EXERCISE AIM: Print the data exactly, leaving nothing out.

RECORDED INFORMATION:
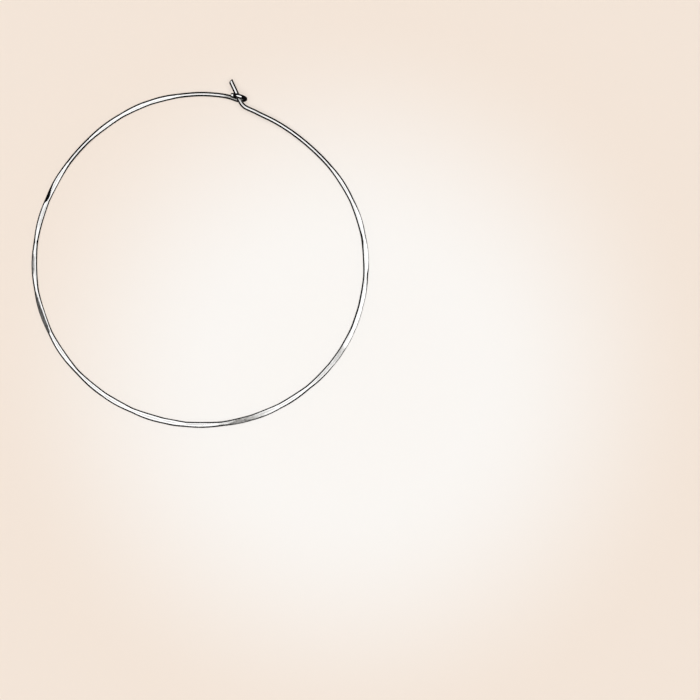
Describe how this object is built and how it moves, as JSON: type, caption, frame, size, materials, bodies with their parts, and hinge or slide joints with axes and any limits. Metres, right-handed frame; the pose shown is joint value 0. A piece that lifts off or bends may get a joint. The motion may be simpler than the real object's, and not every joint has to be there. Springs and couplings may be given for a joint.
{
  "type": "hoop earring",
  "caption": "Large thin hoop of hammered round wire, closed by a hooked end that passes through an eye curled in the other end.",
  "frame": {"origin": "middle of the part's outline seen from above, on the surface that it lies on", "axes": "+Z is the hoop's own axis, upwards as it lies on its side; +Y points from the hammered arc to the clasp, where the post sticks out; +X is to the right, on the hook's side"},
  "size_m": [0.0606, 0.0626, 0.0029],
  "materials": {
    "silver_wire": "polished silver, hammered flat round the hoop and left round at the clasp"
  },
  "bodies": {
    "root": {"hoop_wire": "silver_wire"}
  },
  "joints": []
}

WRITTEN REPLY:
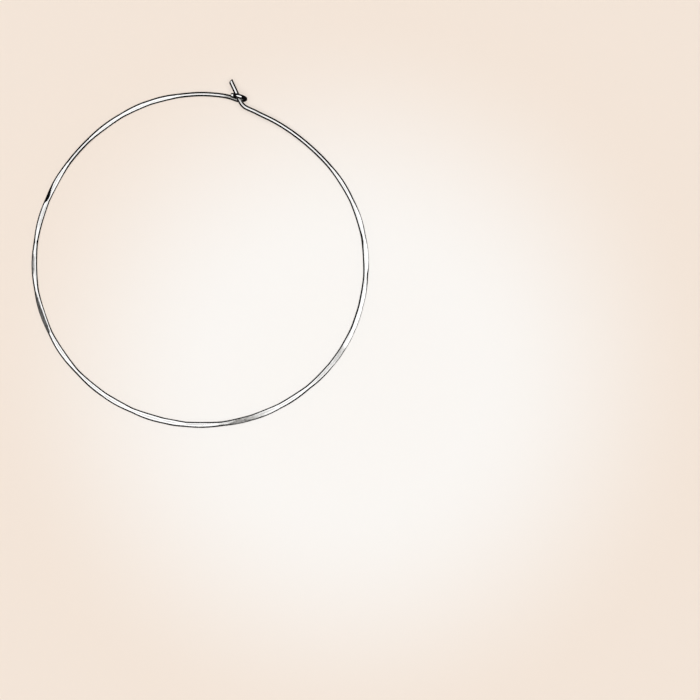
Describe how this object is built and how it moves, as JSON: type, caption, frame, size, materials, bodies with their parts, and hinge or slide joints with axes and any limits. Metres, right-handed frame; the pose shown is joint value 0. A piece that lifts off or bends may get a joint. The motion may be simpler than the real object's, and not every joint has to be there. Springs and couplings may be given for a joint.
{
  "type": "hoop earring",
  "caption": "Large thin hoop of hammered round wire, closed by a hooked end that passes through an eye curled in the other end.",
  "frame": {"origin": "middle of the part's outline seen from above, on the surface that it lies on", "axes": "+Z is the hoop's own axis, upwards as it lies on its side; +Y points from the hammered arc to the clasp, where the post sticks out; +X is to the right, on the hook's side"},
  "size_m": [0.0606, 0.0626, 0.0029],
  "materials": {
    "silver_wire": "polished silver, hammered flat round the hoop and left round at the clasp"
  },
  "bodies": {
    "root": {"hoop_wire": "silver_wire"}
  },
  "joints": []
}